W. Paul Menzel photo
W. Paul Menzel, UW Senior ScientistUW-Madison logoCIMSS logo


Recent Research Activities

Studying Global Cloud Cover Changes

Seasonal changes in global cloud cover are being monitored with multi-spectral observations from the sixteen polar orbiting HIRS (High resolution Infrared Radiation Sounder) since December 1978 (Menzel et al., 2016). The HIRS longwave infrared data have a higher sensitivity to semi-transparent cirrus clouds than visible and infrared window techniques. Cloud top pressure (CTP) and effective emissivity (εf, cloud emissivity multiplied by cloud fraction) have been derived using the 15-µm spectral bands in the CO2 absorption band and implementing the CO2 slicing technique; the approach is robust for high semi-transparent clouds but weak for low clouds with little thermal contrast from clear sky radiances. To mitigate sensor to sensor calibration differences, the Metop-A HIRS has been calibrated using the Metop-A IASI (Infrared Advanced Sounding Interferometer) thus creating a reference HIRS for all others to be calibrated against via simultaneous nadir overpasses; spectral response function have been shifted to create a more cohesive data record. Incorporation of a cloud mask from the higher spatial resolution AVHRR (Advanced Very High Resolution Radiometer) has improved the sub-pixel cloud detection within the HIRS measurements. In the reprocessing of the HIRS data record clouds are found in 76.5% of all HIRS observations from 60 N to 60 S; high clouds are observed in 36% of the observations. Closer investigation of the tropics indicates that there has been little overall change in the global total cloud cover. It appears that high cloud cover changes are mostly caused by larger weather systems. Since 2000, the Moderate resolution Imaging Spectro-radiometer (MODIS) is generating another cloud data set that is being compared connected with the HIRS cloud data (Menzel et al 2008).

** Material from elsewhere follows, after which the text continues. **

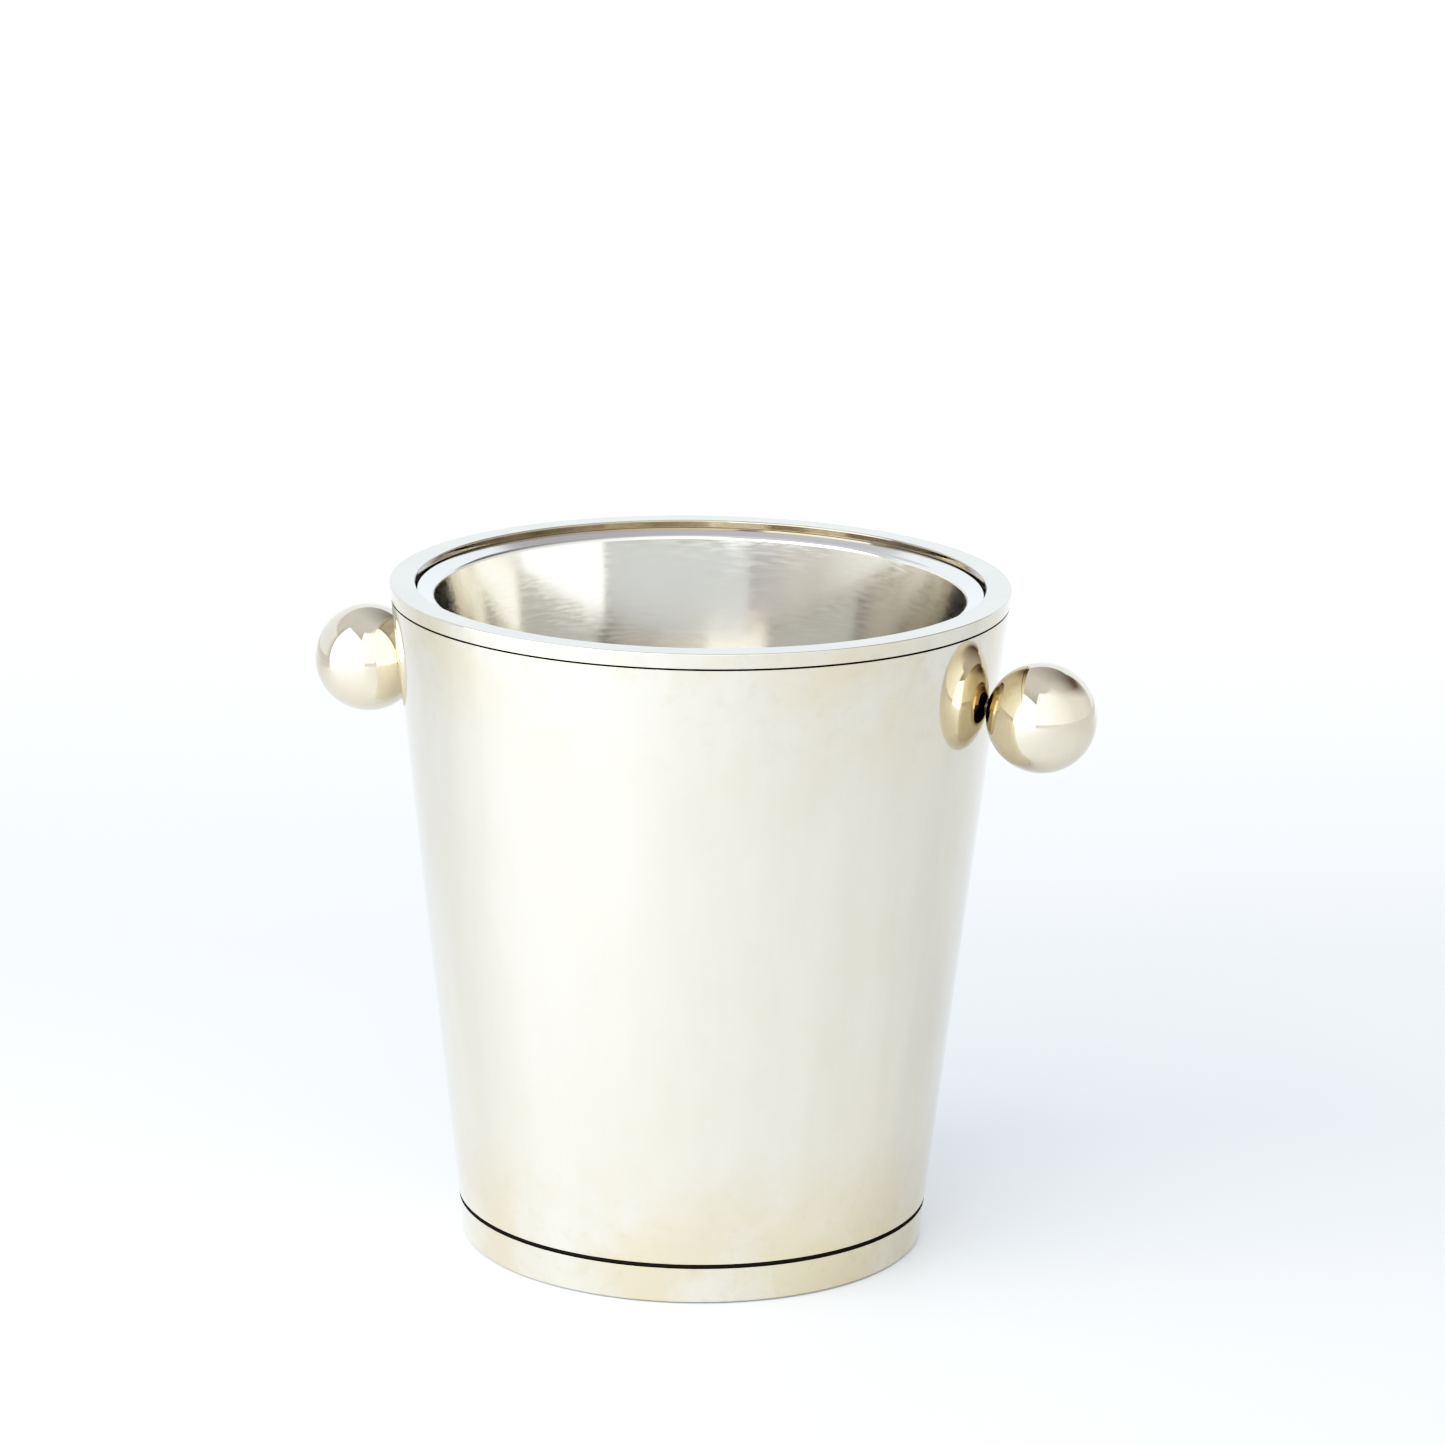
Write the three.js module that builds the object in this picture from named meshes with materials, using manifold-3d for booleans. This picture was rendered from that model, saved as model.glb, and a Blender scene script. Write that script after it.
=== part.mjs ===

Percentage of night time HIRS observations finding high clouds from 1981 through 2014 in the northern hemisphere 60°N-0°N (top), in both 60°N-60°S (middle), and in the southern hemisphere 0°S-60°S (bottom).

Investigating the cloud profiles with high spectral resolution data

Plokhenko and Menzel are studying opportunities for 3-dimensional cloud property characterization using the combination of vertical cloud structure determined by AIRS high spectral resolution infrared measurements and MODIS high horizontal resolution measurements when semi-transparent high clouds cover lower clouds. Using a cloud radiative transfer model wherein cloud amount and cloud top pressure are adjusted in each of 25 levels (spaced to provide uniform vertical resolution as much as possible) to match calculated with measured radiances for the AIRS spectral bands, cloud amount profiles are estimated. Comparisons with Calipso cloud determinations are showing strong agreement; McIDAS-V 3D images are providing interesting depiction of the vertical distribution sof clouds.

Vertical cross-section of CALIPSO cloud detection on 26 August 2008 from 60 S to 20 N latitude (left) with AIRS cloud profiles overlaid (right).
McV 3D depiction of cloud amount profiles provides evidence of the good continuity from one AIRS field of view to the next.

Remote Sensing Lectures

A series of lectures on remote sensing have been offered by in Madison, WI, Jan 2018; Madison, WI, Jun 2013; Potenza, Italy, Jun 2012; Brienza, Italy Sep 2011; New Delhi, India Feb 2011; Sasso di Castaldo, Italy Jul 2009; Perth, Australia Jan 2009; Istanbul, Turkey Oct 2008; Monteponi, Sardenia Sep 2008; Benevento, Italy Jun 2007; Ostuni, Italy Jun 2006; Krakow, Poland May 2006; Bertinoro, Italy Sep 2004, Maratea, Italy May 2003; Rome, Italy Jun 2002; and Bologna, Italy Sep 2001 More than 350 students have attended. The World Meteorological Organization Technical Document "Applications with Meteorological Satellites" authored by Dr. Menzel was used as a text during these lectures. The courses included materials on (a) radiation and the radiative transfer equation, (b) remote sensing of the Earth surface and its atmosphere, (c) instrument considerations, (d) algorithms for detecting and estimating moisture, precipitation, and clouds properties, and (e)ccurrent and future capabilities of the global observing system Fifty hours of classroom work was split between lectures and laboratory exercises that emphasized investigation of high spatial resolution visible and infrared data (from the Moderate resolution Imaging Spectroradiometer, MODIS, Meteosat Second Generation Imager, SEVIRI, GOES Imager ABI, and Visible Infrared Imaging Suite, VIIRS), high spectral resolution infrared data (from the Advanced Infrared Sounder, AIRS, the Infrared Atmospheric Sounding Interferometer, IASI, and the Cross Track Imaging Sounder, CrIS), and microwave sounding data (from the Advanced Technology Microwave Sounder, ATMS) . Homework assignments and classroom tests verified that good progress was made in learning and mastering the materials presented.